Eitan Wertheimer, an Israeli businessman, also has a program for Haredi students called Halamish, an acronym for "Haredim studying applicable professions". These scholarships are for engineering and the sciences.
There is good reason most of the drive, however, comes from foreign donors. There, unlike in Israel, most young Haredi men don't continue to study Torah. They gain an education and go to work.
"These donors went to university and set up global businesses," Gonen says. "They think that the Israeli model of studying Torah is overdone. Sure, some students will turn into the intellectual infrastructure of the Haredi world; but all of them? That's unlikely," he concludes.
"The donations by the Kemach Foundation and Yedidut Toronto are categorically what changed the map," says Gal. "Without them, we wouldn't have 6,000 Haredi students and 7,000 next year. It simply wouldn't have happened. The Haredi yeshiva students couldn't have paid the tuition."

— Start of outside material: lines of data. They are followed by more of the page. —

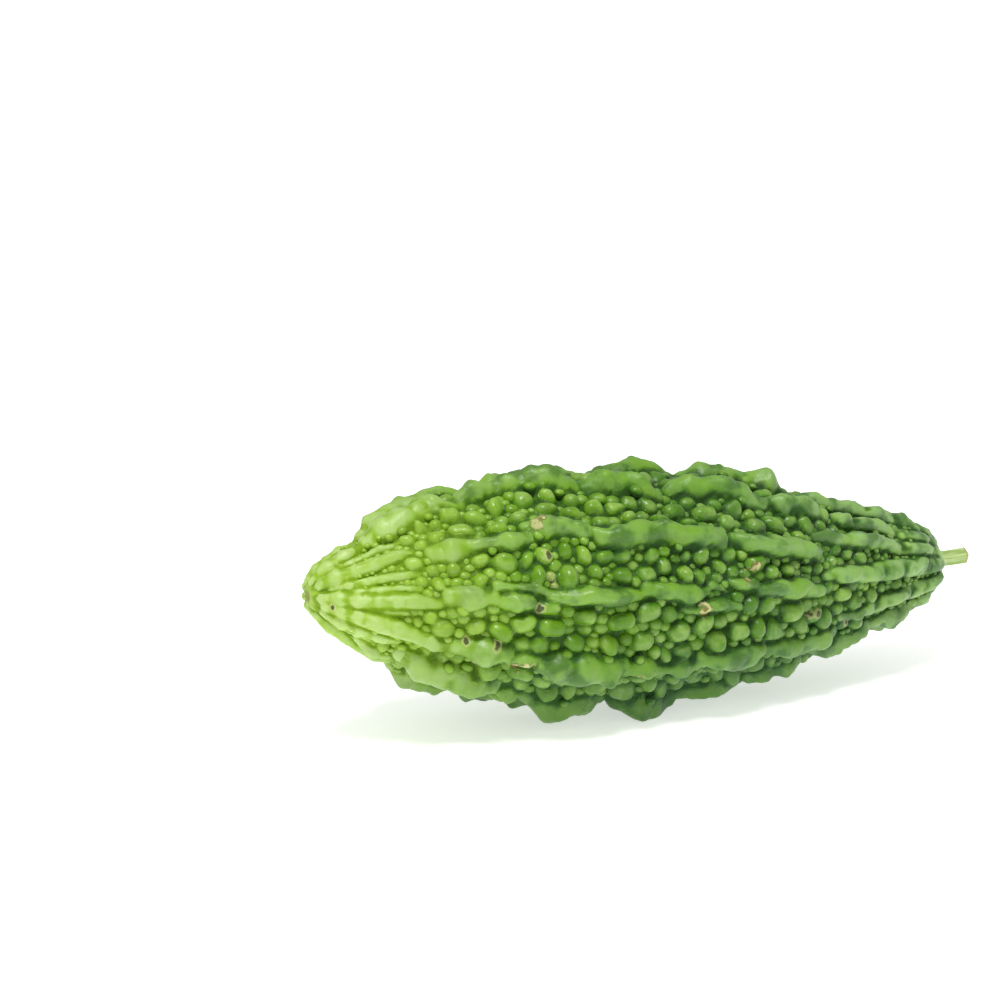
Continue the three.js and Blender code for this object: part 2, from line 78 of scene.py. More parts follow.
# The lumps of each ridge: first and last station, first and last angle, half width, height.
RIDGES = {
    "upper_back": (
        (4, 22, -32, -30, 2.6, 2.6), (26, 60, -30, -26, 4.2, 4.8), (63, 94, -25, -22, 4, 5.2),
        (98, 118, -16, -12, 4.8, 5.8), (122, 150, -8, 6, 4.4, 6), (154, 206, 14, 26, 3.2, 4),
    ),
    "top": (
        (4, 21, 10, 5, 2.6, 2.8), (23, 49, 4, 4, 5.2, 4.4), (51, 59, 2, 4, 3.6, 6),
        (61, 82, 3, 12, 4.6, 7), (85, 105, 14, 22, 4.2, 6.5), (111, 137, 18, 28, 4.6, 6.5),
        (139, 158, 27, 33, 3.8, 5), (162, 206, 35, 48, 3, 3.6),
    ),
    "shoulder": (
        (5, 31, 43, 40, 2.3, 2.2), (36, 48, 46, 47, 3.6, 4.2), (49, 61, 47, 48, 3.8, 4.8),
        (62, 80, 42, 47, 3.8, 5), (81, 117, 49, 55, 4.2, 6.8), (121, 149, 55, 62, 3.6, 5.5),
        (151, 206, 50, 65, 2.8, 3.8),
    ),
    "front": (
        (5, 35, 86, 83, 2.4, 2.8), (38, 49, 77, 80, 4, 4.4), (50, 60, 82, 82, 2.7, 3.8),
        (50, 56, 74, 74, 1.9, 3.2), (57, 64, 74, 76, 2, 3.4), (65, 89, 78, 80, 3, 4.8),
        (91, 110, 78, 81, 3.2, 5), (112, 118, 79, 82, 2.2, 3.6), (119, 126, 76, 79, 2.8, 4),
        (128, 149, 83, 88, 3.2, 5), (152, 206, 79, 80, 3, 4.2), (103, 121, 88, 90, 2.5, 4),
    ),
    "lower_front": (
        (6, 39, 103, 116, 2.8, 3.6), (41, 53, 115, 115, 4.2, 5.2), (54, 62, 119, 116, 2.8, 4.2),
        (63, 86, 119, 121, 5, 6.5), (88, 98, 122, 123, 3.8, 5.4), (100, 109, 124, 121, 3.8, 5.4),
        (111, 130, 118, 119, 4.4, 6), (133, 157, 121, 122, 3.4, 4.4),
        (160, 206, 112, 104, 2.8, 3.4),
    ),
    "under_front": (
        (6, 26, 128, 126, 2.2, 2.4), (17, 26, 152, 154, 2.6, 3.4), (28, 53, 137, 143, 4.6, 6),
        (55, 63, 150, 150, 3, 4.4), (65, 87, 154, 155, 4.4, 6.4), (92, 109, 156, 156, 4.6, 8.8),
        (112, 129, 152, 150, 3.6, 5.2), (132, 148, 146, 143, 3.8, 5), (151, 206, 136, 128, 3, 3.8),
    ),
    "under_back": (
        (5, 30, 168, 180, 2.4, 2.8), (32, 52, 186, 188, 4, 5), (54, 67, 189, 191, 3.6, 5),
        (69, 99, 194, 195, 4.4, 6.7), (102, 124, 195, 194, 4, 6.1), (127, 150, 190, 186, 3.6, 4.6),
        (153, 206, 182, 172, 2.9, 3.6),
    ),
}

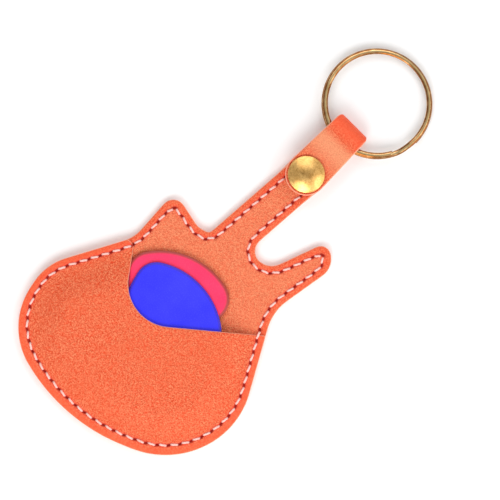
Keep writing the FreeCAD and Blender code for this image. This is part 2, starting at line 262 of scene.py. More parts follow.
def inside(points, loop):
    """Which points lie inside a closed loop."""
    a, b = loop, np.roll(loop, -1, 0)
    slope = (b[:, 0] - a[:, 0]) / np.where(a[:, 1] == b[:, 1], 1e-12, b[:, 1] - a[:, 1])
    found = np.zeros(len(points), bool)
    for i in range(0, len(points), 2000):
        x, y = points[i : i + 2000, 0:1], points[i : i + 2000, 1:2]
        crossed = (a[:, 1] > y) != (b[:, 1] > y)
        found[i : i + 2000] = (crossed & (x < a[:, 0] + (y - a[:, 1]) * slope)).sum(1) % 2 == 1
    return found


def hex_points(low, high, step):
    rows = np.arange(low[1], high[1], step * math.sqrt(0.75))
    columns = np.arange(low[0], high[0], step)
    x, y = np.meshgrid(columns, rows)
    x[1::2] += step / 2
    return np.stack([x.ravel(), y.ravel()], -1)


def ramp(value, start, end):
    """Smooth step from 0 at start to 1 at end."""
    t = np.clip((np.asarray(value, float) - start) / (end - start), 0, 1)
    return t * t * (3 - 2 * t)


# ---------------------------------------------------------------- meshes


def make_object(name, points_mm, faces, attributes=None):
    mesh = bpy.data.meshes.new(name)
    mesh.from_pydata((np.asarray(points_mm) * MM).tolist(), [], faces)
    for key, values in (attributes or {}).items():
        values = np.asarray(values, np.float32)
        kind, field = ("FLOAT_VECTOR", "vector") if values.ndim == 2 else ("FLOAT", "value")
        mesh.attributes.new(key, kind, "POINT").data.foreach_set(field, values.ravel())
    mesh.validate()
    mesh.shade_smooth()
    piece = bpy.data.objects.new(name, mesh)
    bpy.context.scene.collection.objects.link(piece)
    return piece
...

The impact of the philanthropic donations was palpable last month, in a lecture hall at the Haredi campus of the Ono Academic College in Or Yehuda. Hundreds of Haredi students awaited a special guest, President Shimon Peres, who came as a show of support for the program. "Integration of the Haredi men and women into the labor force is a social strategic goal for the State of Israel," Peres told them.
The Haredi students at the event related that their decision to study was made only after the means were found. "If I hadn't received a scholarship, obviously I wouldn't be here today," said Israel, a first-year law student who attended the meeting with Peres. "People here know they couldn't finance the studies alone. Without the scholarships they'd have continued on as usual, and would have had even more difficulty making a living."
Yitzhak, a former student at one of Israel's more famous yeshivas, showed even more candor. "I don't feel comfortable gaining an academic degree," he shares. "It's very opposed to everything I was brought up to believe. But at the end of the day, that's how to make a living in the future. I went for it only because my studies are paid for in full by a scholarship."